In recent articles I have advocated recapitalization of the financial sector from the bottom up, pluralizing the marketplace to keep everybody honest, accountable, at competitive prices like a free-market economics verifiably does.
The opposite is being done.
Last week, for example, the IRS made a significant change to bank accounting rules that allows a bank that acquires another bank with bad debt to immediately write down the debt and write it off its current tax liability.
A front-loaded tax credit is being used to encourage consolidation of the financial industry to "recapitalize" it. This little-known modification will encourage the problem--consolidation of the capital--by selling it as part of the solution to remove the toxic-debt from the "system."
Not only will it encourage the problem, but it will put the burden, the cost, of the problem on the taxpayer--The People. It fits the Hamiltonian model, the "system," perfectly.
The taxpayer, by definition, will not be the consolidated capital. It is being "credited" for causing the problem. So the benefit trickles up, the cost trickles down, and The People are dependant on a financial system that is increasingly too big to fail, which results in high-risk leveraging that causes the problem.
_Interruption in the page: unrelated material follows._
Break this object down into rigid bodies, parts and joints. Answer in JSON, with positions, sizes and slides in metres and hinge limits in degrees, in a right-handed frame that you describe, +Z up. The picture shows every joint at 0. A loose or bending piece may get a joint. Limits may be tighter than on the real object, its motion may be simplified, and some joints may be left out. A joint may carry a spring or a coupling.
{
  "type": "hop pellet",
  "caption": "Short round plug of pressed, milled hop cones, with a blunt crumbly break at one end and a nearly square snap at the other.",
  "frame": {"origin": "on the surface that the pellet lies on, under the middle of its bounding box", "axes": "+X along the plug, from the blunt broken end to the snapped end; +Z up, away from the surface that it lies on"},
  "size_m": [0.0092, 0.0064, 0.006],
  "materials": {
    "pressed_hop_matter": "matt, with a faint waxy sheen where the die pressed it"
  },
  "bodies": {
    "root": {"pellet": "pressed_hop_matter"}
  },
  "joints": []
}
Just as obscure is a provision in the Stabilization Act that makes any agreements that restrict merger and acquisitions unenforceable, making the probability for consolidation of the financial sector--just the opposite of what we need--all but certain.
Being made to pay the perpetrators of what ails us to peprpetrate some more is completely perverse, and that it is with the force and legitimacy of public authority is an absolute outrage! This is government for plundering The People!
Fixing the problem with more of the problem does not instill confidence!